全熟とかよく焼いた卵はOKなので、普通に卵食べて、ゆるゆる沸かしてアルコール飛ばした日本酒飲むのではだめなんでしょうか。
人に頼らず自分で実験しろ>私。
日本酒がないからといって、あんなものやそんなもので試してみる伊万里さんを見習え。
西洋の卵酒
が有名ですよね。
http://www.suntory.co.jp/cgi-bin/wnb/cktl.pl?ID=warniks_eggnog
ワニンクスという卵の甘いリキュールがベース。バニラの香りもして、
お酒というよりミルクシェイクのような味わいです。おいしいからってたくさん飲むと
アルコール度数より糖分とりすぎのほうが心配という種類のカクテルですね。
風邪気味の時にバーで飲んでいて思い出したので作ってもらいましたが
ジャパニーズ卵酒と違ってもともと“薬”じゃないし、体を冷やしただけでした…。
まずくてもかまわないなら
たしかにお酒がダメで生卵がダメなら「卵酒」は無理でしょう。
卵酒が風邪に効くポイントは3つあって、
1)卵白…卵の殻から侵入してくる細菌から卵黄を守るために塩化リゾチウムという殺菌酵素が含まれており、それがのどや鼻の炎症をおさえ、細菌の細胞壁を溶かして粘液を排出してくれる(塩化リゾチウムは風邪薬によく配合されていますね)。

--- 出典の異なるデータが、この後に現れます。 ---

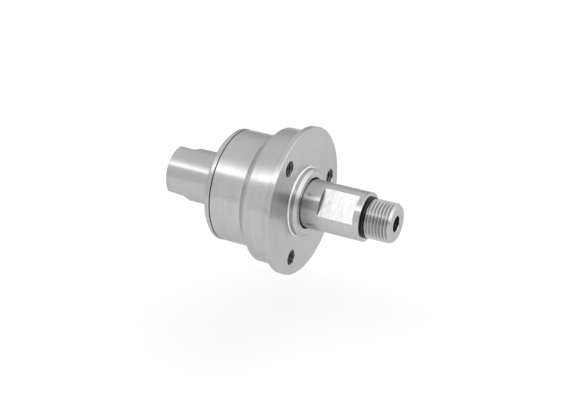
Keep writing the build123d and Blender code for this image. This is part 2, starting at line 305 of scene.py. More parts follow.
def place(piece: bpy.types.Object, body: Body, nodes: list[str]) -> None:
    """Let a piece ride on its body and stand for its solids.

    Args:
        piece: The finished piece.
        body: The body that carries it.
        nodes: Names of the solids that it stands for.
    """
    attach(piece, body.value)
    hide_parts(*nodes)
    LOG.info("%s: %d faces on %s", piece.name, len(piece.data.polygons), body.value)


class Graph:
    """A short way to write shader node trees."""

    def __init__(self, tree: bpy.types.NodeTree) -> None:
        """Work on one node tree."""
        self.tree = tree

    def node(self, kind: str, values: dict | None = None, **settings: object) -> bpy.types.Node:
        """Add a node.

        Args:
            kind: The node's type name.
            values: Values or sockets for its inputs, by name or number.
            settings: Properties of the node itself.

        Returns:
            The new node.
        """
        made = self.tree.nodes.new(kind)
        for key, value in settings.items():
            setattr(made, key, value)
        for key, value in (values or {}).items():
            self.feed(made.inputs[key], value)
        return made

    def feed(self, socket: bpy.types.NodeSocket, value: object) -> None:
        """Link a socket to another, or set its value.

        Args:
            socket: The input.
            value: The output to link it to, or a plain value.
        """
        if isinstance(value, bpy.types.NodeSocket):
            self.tree.links.new(value, socket)
        else:
            socket.default_value = value

    def math(self, operation: str, *inputs: object) -> bpy.types.NodeSocket:
        """Add a Math node and return its result."""
        return self.node("ShaderNodeMath", dict(enumerate(inputs)), operation=operation).outputs[0]

    def vector(self, operation: str, *inputs: object) -> bpy.types.Node:
        """Add a Vector Math node and return it."""
        return self.node("ShaderNodeVectorMath", dict(enumerate(inputs)), operation=operation)

    def noise(
        self, vector: object, scale: float, detail: float = 2.0, rough: float = 0.5
    ) -> bpy.types.NodeSocket:
        """Add a noise texture and return its value."""
        values = {"Vector": vector, "Scale": scale, "Detail": detail, "Roughness": rough}
        return self.node("ShaderNodeTexNoise", values).outputs["Fac"]

    def span(
        self, value: object, low: float, high: float, to_low: float, to_high: float
    ) -> bpy.types.NodeSocket:
        """Map a value from one range to another, held at the ends."""
        values = {"Value": value, "From Min": low, "From Max": high, "To Min": to_low, "To Max": to_high}
        return self.node("ShaderNodeMapRange", values).outputs["Result"]

    def sweep(self, angle: object, ends: Span, low: float, high: float) -> bpy.types.NodeSocket:
        """Map an angle, between two ends in degrees, to a value held at the ends."""
        return self.span(angle, *map(math.radians, ends), low, high)

    def mix(self, factor: object, first: object, second: object) -> bpy.types.NodeSocket:
        """Mix two colours.

        Args:
            factor: Share of the second colour.
            first: The first colour.
            second: The second colour.

        Returns:
            The mixed colour's socket.
        """
        made = self.node("ShaderNodeMix", data_type="RGBA")
        self.feed(made.inputs["Factor"], factor)
        self.feed(made.inputs["A"], first)
        self.feed(made.inputs["B"], second)
        return made.outputs["Result"]

    def bump(self, shader: bpy.types.Node, height: object, depth: float, strength: float) -> None:
        """Roughen a shader's surface.

        Args:
            shader: The shader.
            height: Height from 0 to 1.
            depth: Depth of a full height, in millimetres.
            strength: How strongly it shows.
        """
        values = {"Height": height, "Distance": depth * MM, "Strength": strength}
        self.feed(shader.inputs["Normal"], self.node("ShaderNodeBump", values).outputs[0])


def group(
    name: str, inputs: list[tuple[str, str, object]], outputs: list[tuple[str, str]]
) -> tuple[Graph, bpy.types.Node, bpy.types.Node]:
    """Start a shader node group with named sockets.

    Args:
        name: The group's name.
        inputs: Name, socket type and default of each input.
        outputs: Name and socket type of each output.

    Returns:
        The group's graph, its input node and its output node.
    """
    tree = bpy.data.node_groups.new(name, "ShaderNodeTree")
    for label, kind, default in inputs:
        socket = tree.interface.new_socket(label, in_out="INPUT", socket_type=kind)
        socket.default_value = default
    for label, kind in outputs:
        tree.interface.new_socket(label, in_out="OUTPUT", socket_type=kind)
    graph = Graph(tree)
    return graph, graph.node("NodeGroupInput"), graph.node("NodeGroupOutput")


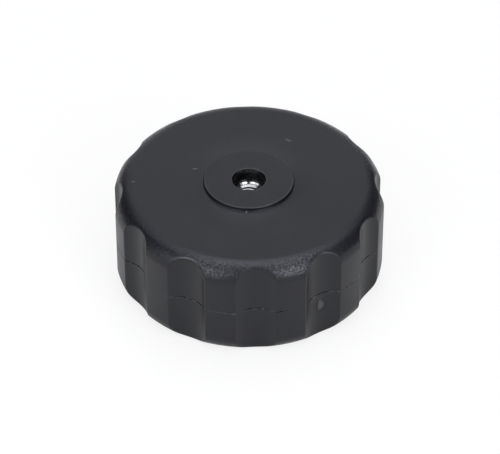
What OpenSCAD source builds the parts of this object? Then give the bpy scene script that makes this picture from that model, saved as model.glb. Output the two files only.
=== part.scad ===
// Fluted handwheel for an M8 spindle: two black plastic shells, closed at mid height round a
// long hexagonal steel nut. Millimetres, +Z along the spindle, origin at the centre of the
// flat underside that the wheel stands on.

/* [Wheel body] */
// Diameter over the lobes
wheel_d = 80; // [70:1:100]
// Height of the rim, from the underside to the flat top
rim_h = 32.5; // [31:0.5:45]
// Rounding between the side and the flat faces, the same on both shells
edge_r = 6; // [4:0.25:8]
// Wall thickness of the shells
wall = 2.8; // [2.4:0.1:3.6]

/* [Grip flutes] */
// Number of finger flutes round the rim
flute_count = 12; // [8:1:14]
// Depth of a flute below the lobes
flute_depth = 2.6; // [1.8:0.1:3.2]
// Radius of the hollow of a flute
flute_r = 9.3; // [7:0.1:12]
// Rounding of the upright edges between flutes and lobes
flute_edge_r = 0.7; // [0.4:0.05:1]

/* [Boss and spindle holes] */
// Diameter of the raised disc in the middle of the top
boss_d = 26.6; // [24:0.1:36]
// Height of the disc above the flat top
boss_h = 1.2; // [0.6:0.1:2.5]
// Rounding of the disc's rim and of the mouths of the holes
mouth_r = 0.25; // [0.1:0.05:0.4]
// Diameter of the spindle holes above and below the nut
hole_d = 10; // [9:0.1:11]

/* [Joint between the shells] */
// Height of the shadow line cut into the foot of the upper shell
shadow_h = 0.35; // [0.2:0.05:0.6]
// Depth of the shadow line
shadow_depth = 0.35; // [0.2:0.05:0.6]
// Height of the lip on the lower shell that centres the upper one
lip_h = 2; // [1.5:0.1:3]
// Gap round the lip
lip_gap = 0.1; // [0.05:0.05:0.2]

/* [Hub and nut] */
// Outer diameter of the hub tube inside each shell
hub_d = 20; // [19.5:0.5:22]
// Gap between the ends of the two hub tubes
hub_gap = 0.2; // [0.1:0.05:0.5]
// Width of the nut across its flats
nut_af = 13; // [12.5:0.1:13.5]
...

2)卵黄…細胞を構成する良性のタンパク質レシチンが体力をつけてくれる。
3)日本酒…血液の循環をよくして、体を中から温め、眠りにつきやすくする。
という役割の相互作用で風邪の初期症状をおさえるようです。
ちなみに「アルコールが苦手な方はアルコールをとばしてもOK」とどこかに書いてあったので大丈夫だと思うけど、上記の理由を見るとアルコールとばしたら効能がなくなる気もしますね。
卵の栄養は熱を加えても変わらないのかどうかは不明ですが、「固ゆで卵」と「アルコールとばした日本酒」って、おいしいんでしょうか…。
卵酒はおいしいこともポイントで、まずくてもかまわないのなら、他にもネギだの生姜だの「卵酒」に代わる民間療法はたくさんあるので、そちらにトライしてみては?
「美味」ということで言えば、ネット情報を総合すると、「卵黄だけ」で作るほうが美味のようです。
作り方はあちこちに出ていますが、「酒に卵を入れる派」と「卵に酒をまぜる派」があり、どちらも「温度を低めに保つこと」と、「なめらかになるまでとにかく丁寧に混ぜ続けること」がポイントのようです。
私は卵に酒をまぜるほうが失敗が少ないと思いますが。
ちょっとでも卵がかたまってしまうとこんなにまずいものはないのでご注意を。
あとはおいしい日本酒を使うことかな。
試してないけど、ワインだったら赤より白、ウィスキーよりはブランデーかリキュールのほうが合う気がします。
>きな子さん
日本酒でなくても効能は同じだと思いますよ。
ホットにして飲めば効いたのかも。
ただし、アルコールの摂りすぎは体内のビタミンや栄養分を消費し、ウィルスへの抵抗力も免疫の働きも低下するので逆効果。
一番重要なのは早く寝ることで、卵酒飲んでも夜遊びしてたら意味ないです(笑)。